For most Baltimoreans with blue-collar roots (and even some without), we grew up with a common pet name. If you are anything like me(and perhaps you are a tad more observant), you never even noticed it. It seemed completely normal to me that my grandmother and great-aunt, most waitresses, bank tellers, and yes, even a familiar convenience store clerk referred to me not by name but rather called me 'Hon.'
Hon is short for Honey. And yes, it's a very Baltimore thing no matter where else in the continental U.S. it happens to show up. Hon travels well. It's a term of endearment that is at once disarming, familiar, and even a little cheeky. 'Hon' has also been used to describe the go-to style of presenting oneself that John Waters made famous in "Hairspray." Yes, they have big hair in Texas but the bee-hive with an entire can of Aqua-net? Leopard print year round? And cat-eye glasses? That was all Baltimore. And that style, together with a welcoming disposition and a sprinkle of charm, is what has become known as a "Baltimore Hon."
Back in the early 1990s, Baltimore got its own little monument to this iconic style when a "greasy-spoon" with home-cooking and purposefully tacky decor opened its doors. The original name - It's a Cafe, Hon - shortened almost immediately to Cafe Hon. For years, Cafe Hon slowly made a name for itself with friendly service, reasonable prices, and menu items like meatloaf. It became synonomous pink yard flamingos that shamelessly graced the surrounding neighborhood lawns and before you knew it, people almost couldn't help giving directions to, in, or around Hampden (the lovely little hamlet it calls home) without mentioning the Cafe.
Now instead of giving you a history lesson on the evolution of the modern affection for Hon-ness, suffice it to say that there is now a Hon-fest. A memorabilia shop called Hontown. A bar - you guessed it - HonBar. There is even a (very popular) contest each year to crown Baltimore's Best Hon. Most of the reason for Hon's success is that "HON" is something with which we all identify and some that seems to identify our city(thank you, Mr. Waters.) You might wear J.Crew but I'd bet dollars to donuts that you know/knew/met someone who wore a "house dress (read: MuMu)" in the 60s and it wasn't on Halloween. Hon is as Baltimore as steamed crabs or Edgar Allen Poe (shut it, Philly, he's OURS) or The Inner Harbor. It belongs to each of its residents equally though maybe we all celebrate it differently. So you can imagine the uproar recently when the Baltimore Sun (in an uncharicteristically journalistic effort) uncovered that HON had been trademarked about a month ago by the owner of that same Cafe originally propelled by the nostalgia for the days when everyone was a Hon.
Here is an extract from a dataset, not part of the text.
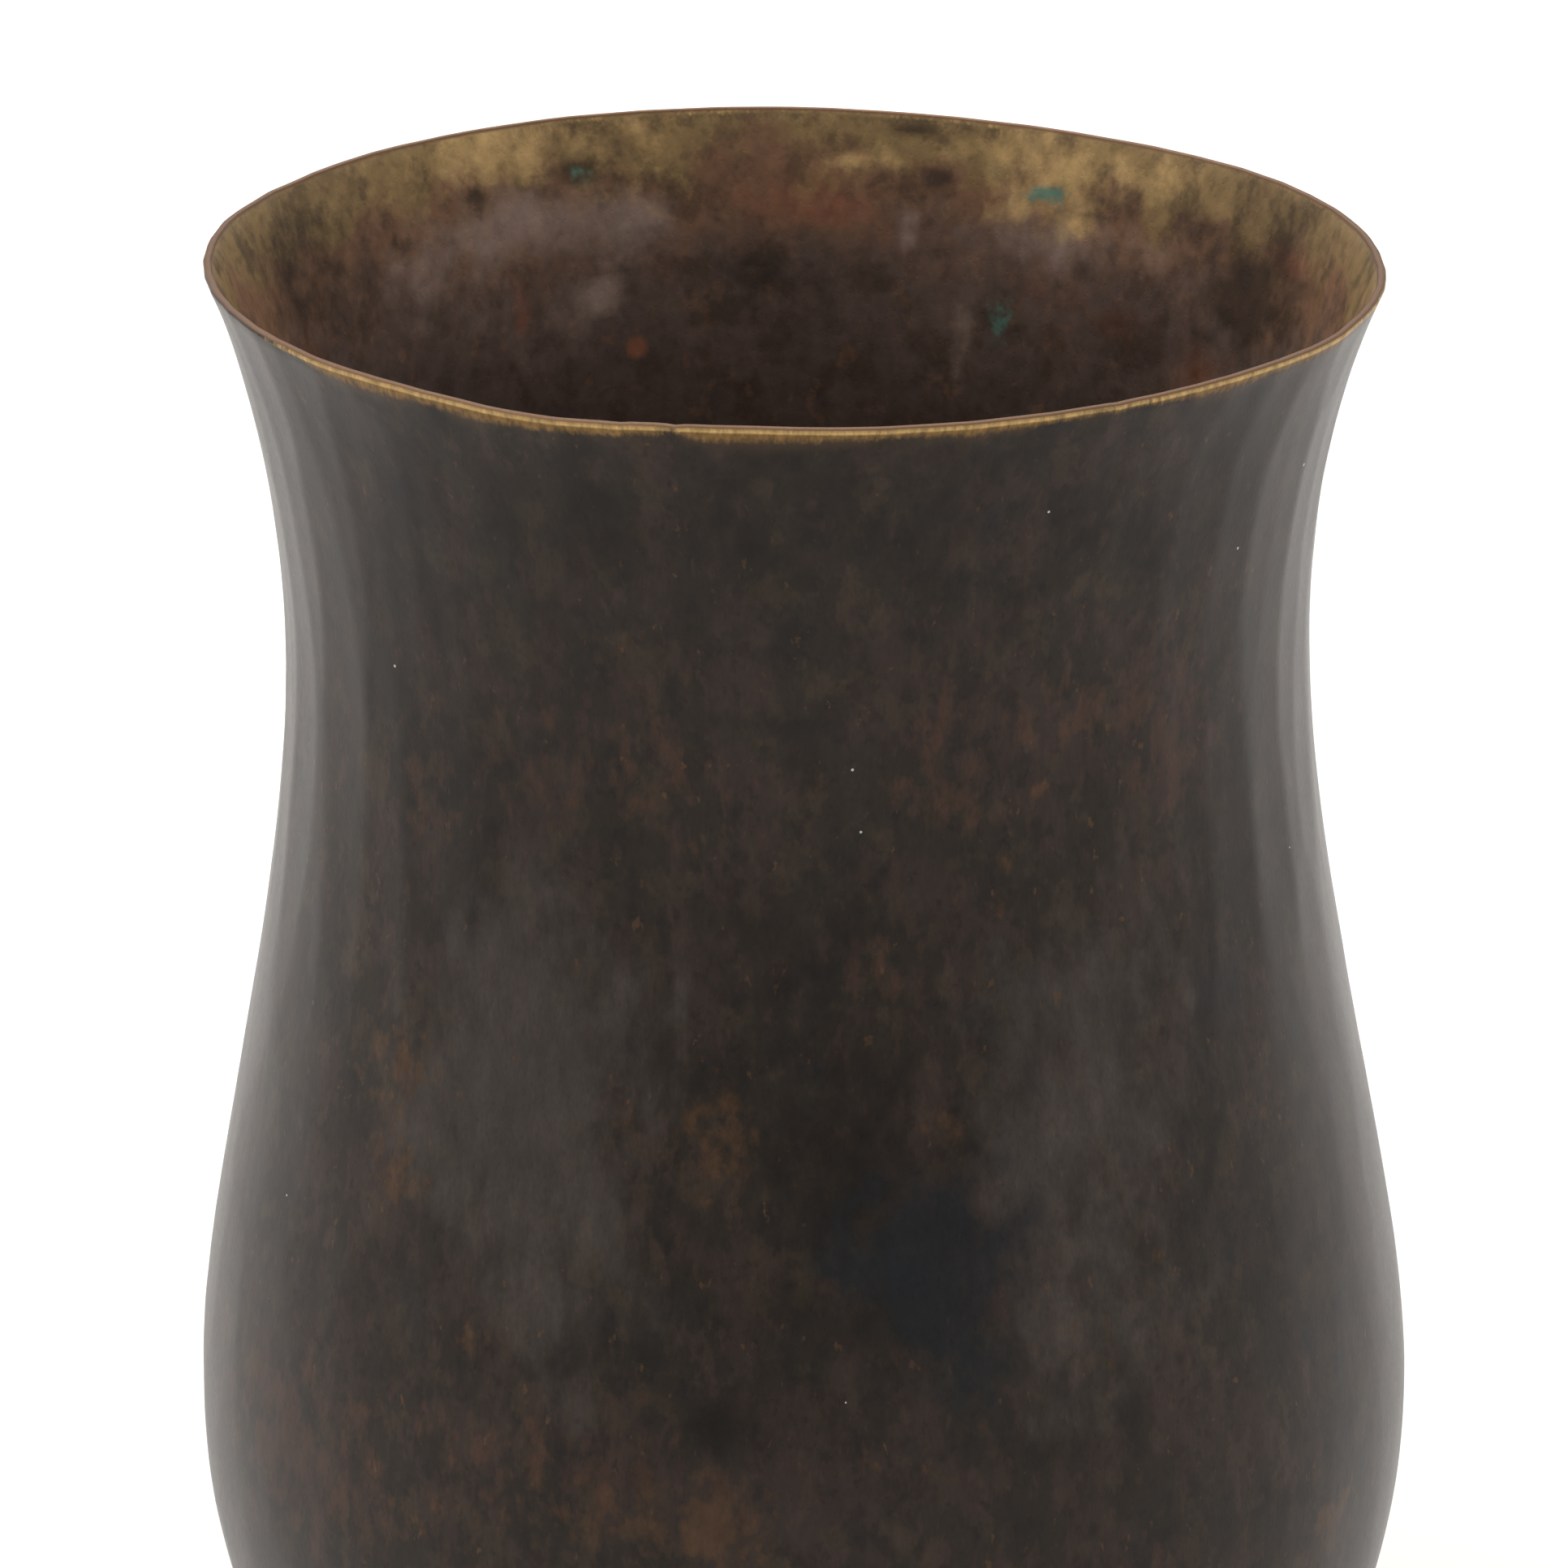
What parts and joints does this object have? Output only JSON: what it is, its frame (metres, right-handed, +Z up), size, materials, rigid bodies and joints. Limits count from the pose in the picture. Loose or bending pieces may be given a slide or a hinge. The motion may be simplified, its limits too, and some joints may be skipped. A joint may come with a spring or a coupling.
{
  "type": "kalash water pot",
  "caption": "Tall wide-mouthed brass water pot with a flared lip, a drawn-in waist, a full low belly and a rounded base, beaten from sheet and darkened with age.",
  "frame": {"origin": "centre of the flat underside that the pot stands on", "axes": "+Z up along the pot's axis; the lip is lowest towards +X"},
  "size_m": [0.16, 0.16, 0.2177],
  "materials": {
    "wall_brass": "hand-beaten sheet under a dark brown, mottled, half-matt patina, worn to gold along the lip",
    "bowl_brass": "hand-beaten sheet under a dark brown patina, duller than the wall",
    "spelter": "brazing spelter, dull yellow-brown"
  },
  "bodies": {
    "root": {"upper_wall": "wall_brass", "lower_bowl": "bowl_brass", "outer_seam_spelter": "spelter", "inner_seam_spelter": "spelter"}
  },
  "joints": []
}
(Breathe, now, don't get all worked up. It's wrong, it is. But we're getting to the good part.) Of course, trademarking "Hon" is like trademarking "Charm City" or "The Big Apple." It's vernacular now and technically, you can't trademark that. But Cafe Hon's owner, Ms. Whiting, was bent out of shape that someone had the audacity to (gasp) put "Hon" inside one of those black-outlined-white ovals that were once only used for European country abreviations. SOMEONE! HAD! TRIED! TO! PROFIT! FROM! HON! Well, someone other than her. And so it begins. Hon is trademarked - the Sun finds out - Baltimore (yes, almost the entire city) errupts in a fireball of fury over someone taking ownership of our communal property.
A professor once told me that a trademark is only as good as the money you intend to spend defending it. Indeed, it's fairly affordable to own one's own trademark. The legal fees that come in to play when someone challenges it? Well that's all you - and those hidden costs add up quickly (trust me, I know - my father's a lawyer!) Most of us in Baltimore wouldn't spend our hard-earned money to challenge Ms. Whiting in a court of law - nor would we waste the court's time. Baltimore is, afterall, a pretty violent city (despite the assurances of the police commissioner to the contrary). I'd would personally rather see our judicial system be used to prosecute violent criminals - not intellectual criminals. One man in our city has already decided he'd rather fight the good fight and is apparently challenging the trademark. Roll up your sleeves, Ms. Whiting - you made this pie, time to try to sell it.
So if you're wondering why it was so critical to wait this long to tell you about the maddness that temporarily made the folks of Charm City a little less charming - afterall, the story broke just before the holiday seasons - its because I, too, had to cool off. And yes, it has taken this long. I love all things "Hon." I have 4 (two purple - two pink) yard flamingos that I wouldn't dream of removing and up until recently, I spent a good bit of money on Sunday mornings at that neighborhood Cafe. Now that I've cooled off - and now that most of Baltimore has likewise done the same - we can brush off this act of total lunacy and keep using Hon in our daily lives as we always have done. If I want to open a store called "Cupcakes, Hon" well - you'd better believe I'm not going to let her stop me (for the record though, I like commercial real estate!) Hey, if she wants to own it and stop us from using her word, she's going to have to write another check to her legal team.
In the immortal words of Clint Eastwood - go ahead, make my day.